When the artist Joaquín Sorolla visited the collection on July 10, 1902, the drawings had not been photographed (Javier Barón Thaidigsmann, J. Sorolla y la cornisa cantábrica, Oviedo: Centro de Arte Moderno Ciudad de Oviedo [CAMCO], 1996, 47–48). During Sorolla’s visit, he encouraged the curators to photograph the collection. It can be no coincidence that in 1926 the photographer Ruth Anderson, who worked for Sorolla’s U.S. patron, Archer Milton Huntington, was sent to the Instituto Jovellanos to photograph the drawings that were on exhibit, making precious records of them. Sorolla’s instinct and Anderson’s photographs are part of the reason this publication was at all possible. Anderson’s documentary photographs of the drawings as they were exhibited in the galleries of the museum are still kept in the archives of the Hispanic Society of America, and these important photographs show the drawings in situ in the Instituto Jovellanos as they were displayed, grouped together, and labeled. They are among the few (if not the only) photographs of how the drawings were exhibited prior to their destruction and the loss of the institute, and they allow a haunting reconstruction of the galleries and arrangements of drawings, with their labels.
Pérez Sánchez’s 1969 edition of the catalogue, with an introduction by Enrique Lafuente Ferrari, did not include the watermarks, an integral part of the study of drawings, because this had previously been done in a separate volume published by José Moreno Villa in his 1926 publication, Dibujos del Instituto de Gijón.

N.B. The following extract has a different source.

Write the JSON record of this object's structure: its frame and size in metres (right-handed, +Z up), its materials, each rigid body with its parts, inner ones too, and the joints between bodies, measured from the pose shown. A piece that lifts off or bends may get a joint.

However, because the 1969 publication did not include the watermarks, scholars were forced to make use of the two rare books side by side in order to have full visual documentation of the collection. Nonetheless, as Lafuente Ferrari wrote in his introduction to the 1969 edition, Pérez Sánchez was able to realize an almost miraculous project; working only with surviving photographs and previous publications, he was able to study and catalogue—better than his predecessors—a collection of drawings that no longer existed.
In this new edition, Pérez Sánchez has reproduced both photographs and watermarks with the entries, making this new edition a significant resource for scholars who study Spanish or Italian drawings. Together with his previous cataloguing, he has updated the provenance, bibliography, and in a very few cases the attributions of the drawings that were lost in 1936. In one entry, due to recent scholarship, Pérez Sánchez tantalizingly suggests that perhaps some drawings survived the fire.

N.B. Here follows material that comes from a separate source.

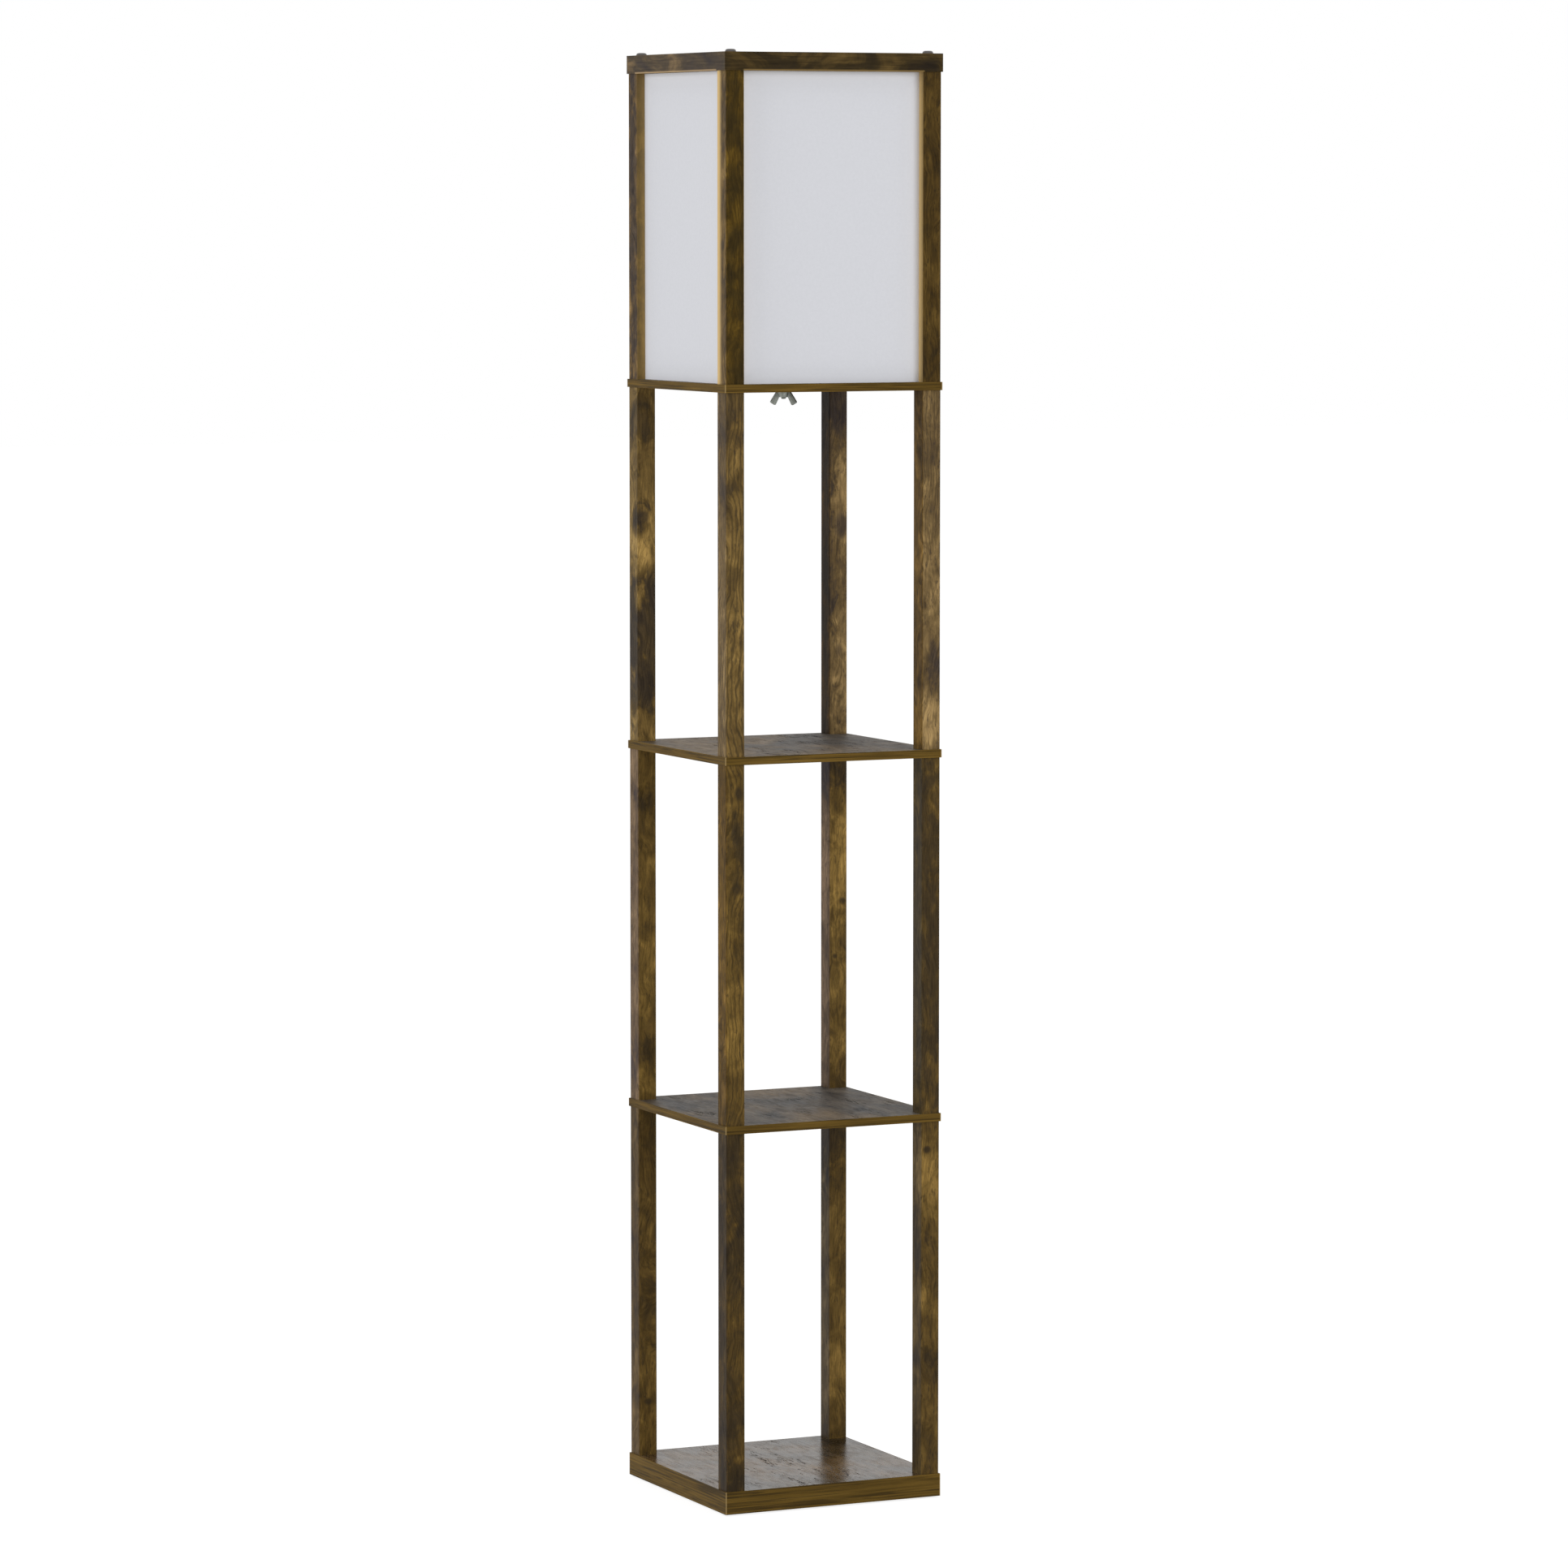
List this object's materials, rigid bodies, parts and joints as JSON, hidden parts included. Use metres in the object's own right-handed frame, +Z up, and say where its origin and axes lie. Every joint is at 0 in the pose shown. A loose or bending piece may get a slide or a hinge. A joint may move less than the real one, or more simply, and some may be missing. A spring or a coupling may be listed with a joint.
{
  "type": "shelf floor lamp",
  "caption": "Tall square floor lamp with open shelves between slim posts and a light box of white shade panels on top.",
  "frame": {"origin": "on the floor, under the centre of the square base", "axes": "+Z up, -Y the front, +X the right-hand side seen from the front"},
  "size_m": [0.262, 0.262, 1.6],
  "materials": {
    "eva_foam": "matte",
    "board_foil": "satin",
    "edge_foil": "satin",
    "post_foil": "satin",
    "rail_foil": "satin",
    "shade_sheet": "matte",
    "rubber_black": "matte",
    "brass": "satin",
    "zinc_steel": "satin",
    "holder_plastic": "satin",
    "porcelain": "satin",
    "bulb_metal": "satin",
    "bulb_black": "gloss",
    "bulb_housing_white": "satin",
    "bulb_opal": "satin"
  },
  "bodies": {
    "tower": {"foot_pads": "eva_foam", "base_board": "board_foil", "lower_shelf": "board_foil", "upper_shelf": "board_foil", "light_box_floor": "board_foil", "base_edge_band": "edge_foil", "lower_shelf_edge_band": "edge_foil", "upper_shelf_edge_band": "edge_foil", "light_box_floor_edge_band": "edge_foil", "lower_post_front_left": "post_foil", "lower_post_front_right": "post_foil", "lower_post_back_left": "post_foil", "lower_post_back_right": "post_foil", "middle_post_front_left": "post_foil", "middle_post_front_right": "post_foil", "middle_post_back_left": "post_foil", "middle_post_back_right": "post_foil", "upper_post_front_left": "post_foil", "upper_post_front_right": "post_foil", "upper_post_back_left": "post_foil", "upper_post_back_right": "post_foil", "light_box_post_front_left": "post_foil", "light_box_post_front_right": "post_foil", "light_box_post_back_left": "post_foil", "light_box_post_back_right": "post_foil", "top_rail_front": "rail_foil", "shade_panel_front": "shade_sheet", "top_rail_right": "rail_foil", "shade_panel_right": "shade_sheet", "top_rail_back": "rail_foil", "shade_panel_back": "shade_sheet", "top_rail_left": "rail_foil", "shade_panel_left": "shade_sheet", "cord_grommet": "rubber_black", "threaded_inserts": "brass", "screw_sleeve": "brass", "contact_tongue": "brass", "tier_studs": "zinc_steel", "base_screws": "zinc_steel", "terminal_screws": "zinc_steel", "stirrup_side_screws": "zinc_steel", "holder_stirrup": "zinc_steel", "holder_screw": "zinc_steel", "top_screws": "zinc_steel", "holder_cap": "holder_plastic", "holder_skirt": "holder_plastic", "terminal_block": "porcelain"},
    "bulb_foot": {"bulb_contact": "bulb_metal"},
    "bulb": {"bulb_insulator": "bulb_black", "bulb_screw_base": "bulb_metal", "bulb_housing": "bulb_housing_white", "bulb_dome": "bulb_opal"},
    "washer": {"wing_nut_washer": "zinc_steel"},
    "wing_nut": {"wing_nut": "zinc_steel"}
  },
  "joints": [
    {"name": "bulb_rise", "type": "slide", "parent": "tower", "child": "bulb_foot", "axis": [0, 0, 1], "range_m": [0, 0.01815]},
    {"name": "bulb_turn", "type": "hinge", "parent": "bulb_foot", "child": "bulb", "pos_m": [0, 0, 1.3], "axis": [0, 0, 1], "range_deg": [0, 1800]},
    {"name": "washer_drop", "type": "slide", "parent": "tower", "child": "washer", "axis": [0, 0, -1], "range_m": [0, 0.009]},
    {"name": "wing_nut_turn", "type": "hinge", "parent": "washer", "child": "wing_nut", "pos_m": [0, 0, 1.224], "axis": [0, 0, -1], "range_deg": [0, 3240]}
  ],
  "couplings": [
    {"joint": "bulb_rise", "follows": "bulb_turn", "m_per_rad": 0.00057757},
    {"joint": "washer_drop", "follows": "wing_nut_turn", "m_per_rad": 0.00015915}
  ]
}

The fact that numerous watermarks are reproduced next to the black-and-white images with the entries substantially enhances the catalogue’s value. The book is further augmented by a name index and an index of drawing titles with a concordance to the Moreno Villa catalogue. Some of the artists described and discussed in this catalogue were only known by the drawings that Jovellanos had collected, and their entire surviving body of work was destroyed in the fire of 1936. For instance, of the four drawings known for Angelo Nardi (an Italian painter who worked at the court of Philip III), three are lost, and the other was destroyed in Gijón. Some drawings that have helped establish the graphic style for a certain artist, like Eugenio Cajés’s squared preparatory drawing for the painting The Virgin and Christ at Calvary (Madrid, Convento de Mercedarias de Don Juan de Alarcón), were once at Gijón and are known only through photographs. Of the handful of drawings attributed to Juan de Arfe y Villafañe, an important sculptor of the late sixteenth and early seventeenth century, the majority were at Gijón and are now lost (only one survives in the Biblioteca Nacional in Madrid).
Although there are problems with the catalogue, as might be expected since it is based on a photographic reconstruction of the collection, these quibbles are minor. The quality of some of the reproductions suffers because they had to be enlarged from existing photographs or aged negatives of poor quality. However, with the inclusion of useful indices, watermarks, larger photographs than in the previous edition, and cross-referencing to the 1929 Moreno Villa catalogue, Pérez Sánchez has refined an important tool for the study of both Italian and Spanish drawings, as well as the history of collecting.
By chance, a few signed prints were also included among the drawings. Copies after Dürer prints, along with drawings by Rembrandt, Tintoretto, Jacques Callot, Domenichino, and Luca Cambiaso copies after Raphael, Michelangelo, Titian, and Caravaggio were among the treasures lost at Gijón. A preparatory drawing by Romulo Cincinnato for his famous Martyrdom of San Mauricio and the Theban Legion, painted in 1584 and now in the Basilica of El Escorial, is known only through its inclusion here, although it has served as the point of comparison for numerous drawings by Cincinnato.
Overall, this thoughtful edition contributes a great deal to the scholarship of Spanish drawings, and it further attests to Pérez Sánchez’s encyclopedic knowledge of the field, while refining his earlier solid contributions in the Corpus of Spanish Drawings (with Diego Angulo Iñiguez, London: Harvey Miller, 1975–1985) and the Historia del Dibujo en España de la Edad Media a Goya (Madrid: Cátedra Cuadernos Arte, 1986).